3. Database Model Fixes

File: core/models.py

  • Issue: Type mismatches between model definitions and database schema
  • Fixes:
    • Changed numeric fields from String to Numeric type (subtotal, tax_amount, tax_rate, total_amount, etc.)
    • Changed date fields from DateTime to Date type (invoice_date, due_date)
    • Added proper imports for Numeric and Date types
  • Impact: Resolves database insertion errors and ensures type consistency

4. Dashboard Enhancements

Files: interface/dashboard/app.py, interface/dashboard/queries.py

Invoice List Improvements:

  • Added new columns: Hash, Size, Vendor, Amount, Duration, Processed timestamp
  • Visual indicators: Status emojis (✅ ❌ ⏳), duplicate detection (🔄 icon)
  • Enhanced metrics: Total Invoices, Unique Files count
  • Better formatting: File sizes in KB/MB, amounts with currency, processing duration
  • Metadata expander: Shows duplicate file detection summary

Invoice Detail Improvements:

  • Dropdown selector: Easy invoice selection from list
  • Manual UUID input: Alternative method with validation
  • Enhanced information display:
    • File information section (name, type, size, hash, version)
    • Processing status with duration calculation
    • Extracted data with financial details
    • Validation results with summary metrics
  • Helper section: Instructions on how to get Invoice ID

5. Duplicate Processing Logic Fix

File: ingestion/orchestrator.py

  • Issue: Version increment didn't always get the latest version when multiple invoices share same hash
  • Fix: Added ordering by version DESC to ensure latest version is used for increment
  • Impact: Correct version numbering for reprocessed files

6. Utility Scripts

scripts/process_all_invoices.py

  • Processes all invoice images in data/ directory
  • Shows progress for each file
  • Displays summary of successful/failed processing
  • Supports custom API URL and data directory

scripts/cleanup_vectors.py

  • Cleans up pgvector/embedding data
  • Finds tables with vector columns
  • Finds LlamaIndex-related tables
  • Currently: No vector data found (LlamaIndex uses in-memory storage)

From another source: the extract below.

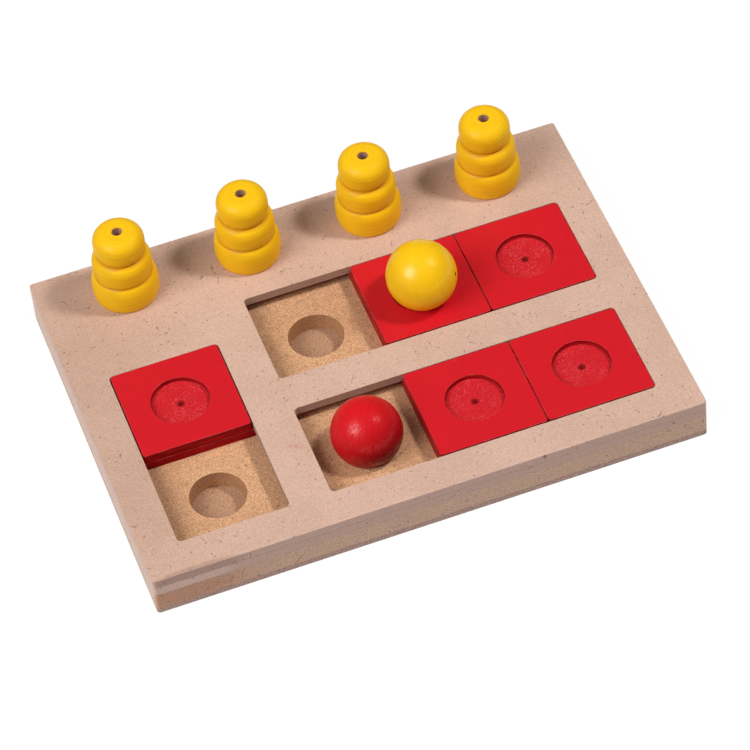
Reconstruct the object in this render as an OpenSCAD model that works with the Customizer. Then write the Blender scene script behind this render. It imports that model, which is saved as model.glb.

scripts/cleanup_invoices.py

  • Cleans up invoice records and related data
  • Deletes: invoices, extracted_data, validation_results, processing_jobs
  • Features:
    • Dry-run mode (--dry-run)
    • File path filtering (--file-path-filter)
    • Safety confirmation (requires typing "DELETE ALL")
  • Respects foreign key constraints

7. Documentation

docs/duplicate-processing-logic.md

  • Detailed explanation of duplicate file handling
  • File hashing and version management
  • Example scenarios
  • Use cases and best practices

Technical Details

OCR Configuration

  • Engine: PaddleOCR
  • Default Language: Chinese (ch) - supports both Chinese and English
  • Features: Text direction detection enabled

Database Schema

  • Numeric Fields: Use Numeric(precision, scale) type
  • Date Fields: Use Date type (not DateTime)
  • File Hash: SHA-256 for duplicate detection
  • Version Tracking: Increments for reprocessed files

Processing Flow

  1. File ingestion → Calculate SHA-256 hash
  2. Check for existing invoice with same hash
  3. Determine version (increment if exists)
  4. OCR/Text extraction (PaddleOCR for images)
  5. AI extraction (LlamaIndex RAG)
  6. Validation (business rules)
  7. Self-correction (if validation fails)
  8. Storage (PostgreSQL)

Validation Rules

  • math_check_subtotal_tax: Validates subtotal + tax = total
  • line_item_math: Validates line items sum = subtotal
  • vendor_sanity: Validates vendor name exists
  • date_consistency: Validates due_date >= invoice_date

Files Modified

  • ingestion/image_processor.py - OCR language fix
  • brain/extractor.py - Chinese invoice support
  • core/models.py - Database type fixes
  • ingestion/orchestrator.py - Version increment fix
  • interface/dashboard/app.py - Enhanced UI
  • interface/dashboard/queries.py - Improved queries

Files Created

  • docs/duplicate-processing-logic.md - Technical documentation
  • scripts/process_all_invoices.py - Batch processing
  • scripts/cleanup_vectors.py - Vector cleanup utility
  • scripts/cleanup_invoices.py - Invoice cleanup utility

Testing & Verification

  • Verified OCR works with Chinese invoices
  • Fixed database type mismatches
  • Enhanced dashboard displays all invoice data
  • Created cleanup utilities for maintenance